2- Pablo Escobar's paradise now houses refugees and hippos
Near the small northwestern Colombian town of Puerto Triunfo, Pablo Escobar once built himself a vacation getaway befitting a man of his stature. Hacienda Napoles was just shy of paradise, spread across almost 5,000 acres (7.7 sq-mi.) and featuring everything from pools to a bullring to an exotic zoo with hippos, giraffes, elephants, and more. Stories of enormous drug-fueled parties at Hacienda Napoles with some of Colombia's most powerful and most beautiful in attendance continue to circulate, contributing to the legend of Escobar.
Today, though, that paradise is in ruins. Everything that could be gutted has been gutted by people looking for rumored stashes of coke or cash. Its only residents are families of refugees from the country's war against guerrilla fighters and about 20 hippos which roam the area with the same kind of impunity that Pablo enjoyed decades ago.
3- Pablo Escobar was suspected of bombing the World Trade Center
Another thing you didn't know about Pablo Escobar is that he was named as an early suspect in the 1993 bombing of the World Trade Center. Shortly after the bombing, which killed six and injured over 1,000, a New York City prosecutor publicly suggested that the bombing could have been carried out by any "enemy of the U.S.," including Escobar's Medellin cartel.
Well, Pablo may have assassinated a presidential candidate (Luis Carlos Galαn), threatened to kill the offspring of a sitting U.S. president (allegedly one of Bush Sr.'s sons), blown a commercial jet out of the sky (Avianca Flight 203), and orchestrated the attempted slaughter of the Colombian Supreme Court (Palace of Justice siege), but bomb the World Trade Center? Escobar was sufficiently offended, enough so that he sent a handwritten note to the U.S. Ambassador to Colombia declaring his innocence. "You can take me off the list," he assured Ambassador Morris Busby, "because if I had done it I would be saying why I did it and what I want."
4- Pablo Escobar built his own barrio
Medellin is Colombia's second largest city (with almost 2.5 million residents), but it is, and always will be, linked by name to the legacy of Pablo Escobar's cocaine cartel. To many of the city's poorest people, Escobar - whom they called Don Pablo - was nothing short of Robin Hood in the flesh, a reputation he enjoys among some to this day.
In his prime, he was undeniably a public works tour de force, establishing food programs, building parks and soccer fields, but his masterstroke may have been Barrio Pablo Escobar, a neighborhood of 450 red brick homes housing a couple thousand of Medellin's most indigent. Did they pay rent? Nope. Property taxes? No way.

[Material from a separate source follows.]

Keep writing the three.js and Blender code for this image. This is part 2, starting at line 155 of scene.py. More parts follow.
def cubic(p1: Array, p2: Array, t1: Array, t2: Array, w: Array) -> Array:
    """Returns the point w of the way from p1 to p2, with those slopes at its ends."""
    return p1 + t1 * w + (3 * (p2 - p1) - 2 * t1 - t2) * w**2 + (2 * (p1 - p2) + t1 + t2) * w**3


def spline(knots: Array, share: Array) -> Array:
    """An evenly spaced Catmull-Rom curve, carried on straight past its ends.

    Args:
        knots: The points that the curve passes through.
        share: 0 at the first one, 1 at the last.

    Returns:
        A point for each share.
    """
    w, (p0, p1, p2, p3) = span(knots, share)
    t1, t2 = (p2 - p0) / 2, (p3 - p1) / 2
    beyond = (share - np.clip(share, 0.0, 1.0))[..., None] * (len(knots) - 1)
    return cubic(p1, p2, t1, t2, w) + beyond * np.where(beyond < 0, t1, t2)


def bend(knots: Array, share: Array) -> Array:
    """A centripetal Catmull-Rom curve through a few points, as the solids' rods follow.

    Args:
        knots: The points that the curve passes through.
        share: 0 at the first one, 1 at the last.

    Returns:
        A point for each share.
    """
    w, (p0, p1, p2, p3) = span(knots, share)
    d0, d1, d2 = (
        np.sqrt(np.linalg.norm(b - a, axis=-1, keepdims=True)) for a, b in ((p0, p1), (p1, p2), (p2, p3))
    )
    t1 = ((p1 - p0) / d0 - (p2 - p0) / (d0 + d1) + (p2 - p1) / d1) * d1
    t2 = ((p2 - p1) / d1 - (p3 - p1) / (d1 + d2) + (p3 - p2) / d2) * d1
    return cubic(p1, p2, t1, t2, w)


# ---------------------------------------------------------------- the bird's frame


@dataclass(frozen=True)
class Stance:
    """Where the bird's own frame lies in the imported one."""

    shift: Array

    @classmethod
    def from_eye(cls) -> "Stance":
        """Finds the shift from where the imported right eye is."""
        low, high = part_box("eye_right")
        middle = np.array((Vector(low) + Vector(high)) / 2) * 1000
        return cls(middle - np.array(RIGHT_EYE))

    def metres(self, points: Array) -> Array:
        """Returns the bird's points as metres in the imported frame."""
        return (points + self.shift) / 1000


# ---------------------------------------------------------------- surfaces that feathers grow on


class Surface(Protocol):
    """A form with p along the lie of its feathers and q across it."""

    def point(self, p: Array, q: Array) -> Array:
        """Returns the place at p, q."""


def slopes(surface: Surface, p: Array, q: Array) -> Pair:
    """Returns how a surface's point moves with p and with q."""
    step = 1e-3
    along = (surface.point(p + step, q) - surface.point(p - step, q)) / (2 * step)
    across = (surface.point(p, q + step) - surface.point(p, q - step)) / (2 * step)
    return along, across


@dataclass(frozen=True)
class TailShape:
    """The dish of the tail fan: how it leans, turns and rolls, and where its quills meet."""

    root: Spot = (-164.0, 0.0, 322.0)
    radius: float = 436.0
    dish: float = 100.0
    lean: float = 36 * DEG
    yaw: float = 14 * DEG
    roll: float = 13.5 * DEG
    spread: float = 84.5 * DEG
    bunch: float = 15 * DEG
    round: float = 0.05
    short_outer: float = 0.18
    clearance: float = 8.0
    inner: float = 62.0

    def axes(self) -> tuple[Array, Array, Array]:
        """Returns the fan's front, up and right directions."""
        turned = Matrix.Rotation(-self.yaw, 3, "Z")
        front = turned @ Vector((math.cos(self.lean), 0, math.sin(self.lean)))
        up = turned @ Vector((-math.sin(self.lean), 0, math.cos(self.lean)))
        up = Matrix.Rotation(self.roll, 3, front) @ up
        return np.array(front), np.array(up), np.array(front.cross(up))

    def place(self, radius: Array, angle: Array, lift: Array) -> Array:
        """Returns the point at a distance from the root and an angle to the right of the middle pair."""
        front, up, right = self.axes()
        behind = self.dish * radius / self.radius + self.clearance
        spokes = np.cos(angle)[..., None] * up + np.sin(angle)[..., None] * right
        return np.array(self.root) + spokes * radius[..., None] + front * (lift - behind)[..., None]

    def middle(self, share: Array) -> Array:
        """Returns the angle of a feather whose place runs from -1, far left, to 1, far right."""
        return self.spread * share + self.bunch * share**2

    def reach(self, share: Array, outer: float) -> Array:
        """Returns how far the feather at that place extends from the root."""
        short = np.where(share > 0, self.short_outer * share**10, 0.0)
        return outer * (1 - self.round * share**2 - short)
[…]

The only problem? Writing for the Washington Post in 1989, Michael Isikoff noted a growing frustration among the barrio's residents with kids from other areas coming to Barrio Pablo Escobar to peddle drugs.
5- Pablo Escobar bought a Learjet to fly his cash
The last thing you didn't know about Pablo Escobar is that he had an interesting solution to a very rare kind of cash flow problem. Escobar and his cartel began to see soaring profits rather quickly. His being a cash business, Escobar needed to get that U.S. cash back to Colombia. For a while, the small plane he used to transport that cash was sufficient, as it could hold about $10 million. Keeping in mind Escobar's estimated ROI of 20,000%, and that he was getting cocaine to the U.S. by a wide variety of methods (including a pair of submarines which would each carry about 1,000 kilos), it's no surprise that he needed an upgrade. Escobar thus bought a Learjet, a substantially faster plane and one that could carry as much as 10 times the amount of cash. Problem solved.